We are all strangers, travelers, and pilgrims. We know that we must depart from this life, and there surely is no one who does not in the hour of death wish for a blessed passing into eternal life. God is my witness, how heartily I wish all of you this good fortune; but you must search the Scriptures and find out whether you have experienced the translation first described, it you have gone out of the camp, away from the service of sin and Satan, if you have passed over to the camp of Jesus and borne His reproach, to be his possession, to live according to His commandments, and not after your own good pleasure nor according to the doctrines of men. If this has not taken place, you are in the greatest danger, for if bodily death overtakes you in this condition, you will pass from spiritual to eternal death. If you perceive that this is your condition, and if you nevertheless find that you can remain unconcerned in view of your misery, alas, pray God to awaken you from your spiritual stupor.

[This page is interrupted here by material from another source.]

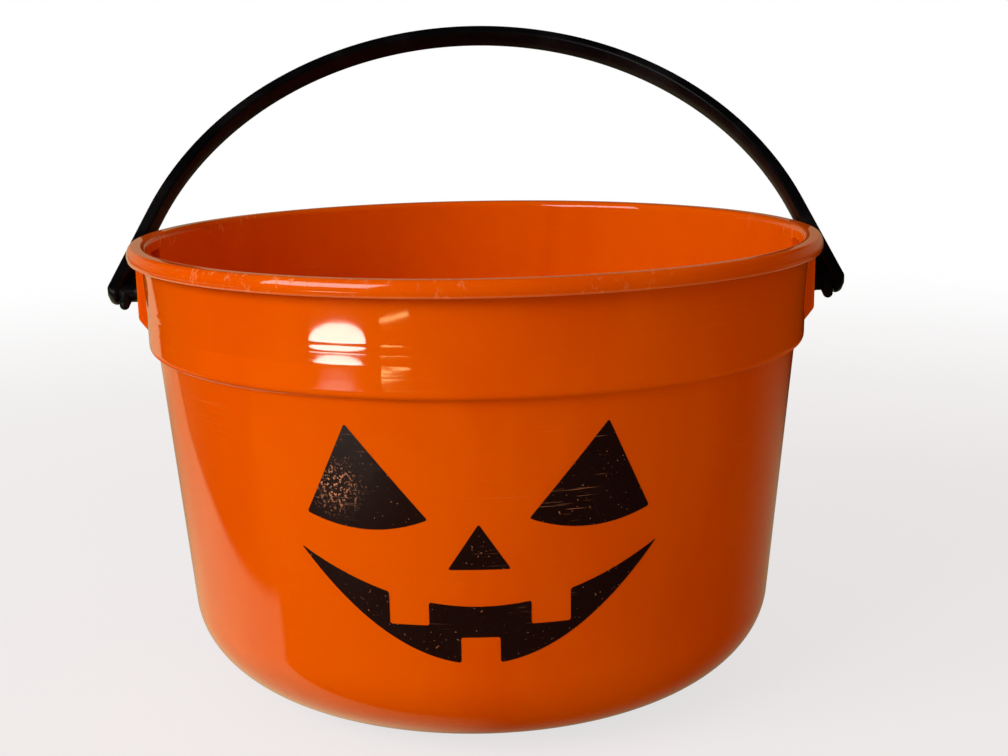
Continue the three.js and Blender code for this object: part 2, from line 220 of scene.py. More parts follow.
class StageSizes(bpy.types.PropertyGroup):
    """Camera, floor and lights"""

    lens: number("Lens", "Focal length in millimetres", 56.56)
    floor_size: metres("Floor size", "Width of the floor", 6.0)
    floor: colour("Floor colour", "Colour of the floor", (0.7, 0.7, 0.7))
    key_power: power("Key power", "Power of the large soft light", 12.3)
    glint_power: power("Glint power", "Power of the small low light", 0.14)
    bar_power: power("Bar power", "Power of the thin light beside it", 0.0042)
    sky: level("Sky", "Strength of the soft light from all round", 0.41)
    left_sheen: level("Left sheen", "Strength of what the gloss mirrors low down on the left", 0.74)
    right_sheen: level("Right sheen", "Strength of what the gloss mirrors low down behind on the right", 0.3)
    back_sheen: level("Back sheen", "Strength of what the gloss mirrors behind, near the horizon", 0.24)
    sheen_tint: colour("Sheen tint", "Colour of what the gloss mirrors", (1.0, 0.85, 0.5))
    sky_tint: colour("Sky tint", "Colour of the soft light from all round", (1.0, 0.67, 0.59))


# Modelling by hand: small steps that the pieces share


def deselect_all():
    if bpy.context.object and bpy.context.object.mode != "OBJECT":
        bpy.ops.object.mode_set(mode="OBJECT")
    bpy.ops.object.select_all(action="DESELECT")


def only(obj):
    """Make one object the selected and active one"""
    deselect_all()
    obj.select_set(True)
    bpy.context.view_layer.objects.active = obj


def name_new(name):
    obj = bpy.context.object
    obj.name = name
    obj.data.name = name
    return obj


def select_where(obj, kind, test):
    """Select the vertices, edges or faces of the mesh in edit mode that pass a test"""
    bpy.ops.mesh.select_mode(type=kind)
    bpy.ops.mesh.select_all(action="DESELECT")
    mesh = bmesh.from_edit_mesh(obj.data)
    items = {"VERT": mesh.verts, "EDGE": mesh.edges, "FACE": mesh.faces}[kind]
    for item in items:
        if test(item):
            item.select_set(True)
    bmesh.update_edit_mesh(obj.data)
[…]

He will certainly do this, if you use His Word diligently.

If you have been enlightened by the law to know your wretchedness, then you may be assured that the beginning toward a passing from spiritual death consists in this very thing, that you feel as though you were spiritually dead, and that the completion is effected when the Holy Spirit has persuaded you to believe that your sins, according to God’s promises, are forgiven. You must then willingly abandon your own efforts, your own works and deeds, and put your trust in the merits and suffering of Jesus in your behalf.

If and when you have done this, you may in the midst of adversities comfort yourself with the thought in which the children of the world (though without foundation) are wont to take comfort, namely that death is nothing but a transition. Then, my brethren, we may look out over the fields which are yet inshrouded with darkness toward a better life, glimpses of which are revealed in the Word, and we may in this way be sustained in a longing for a blessed passing from death to life. Amen.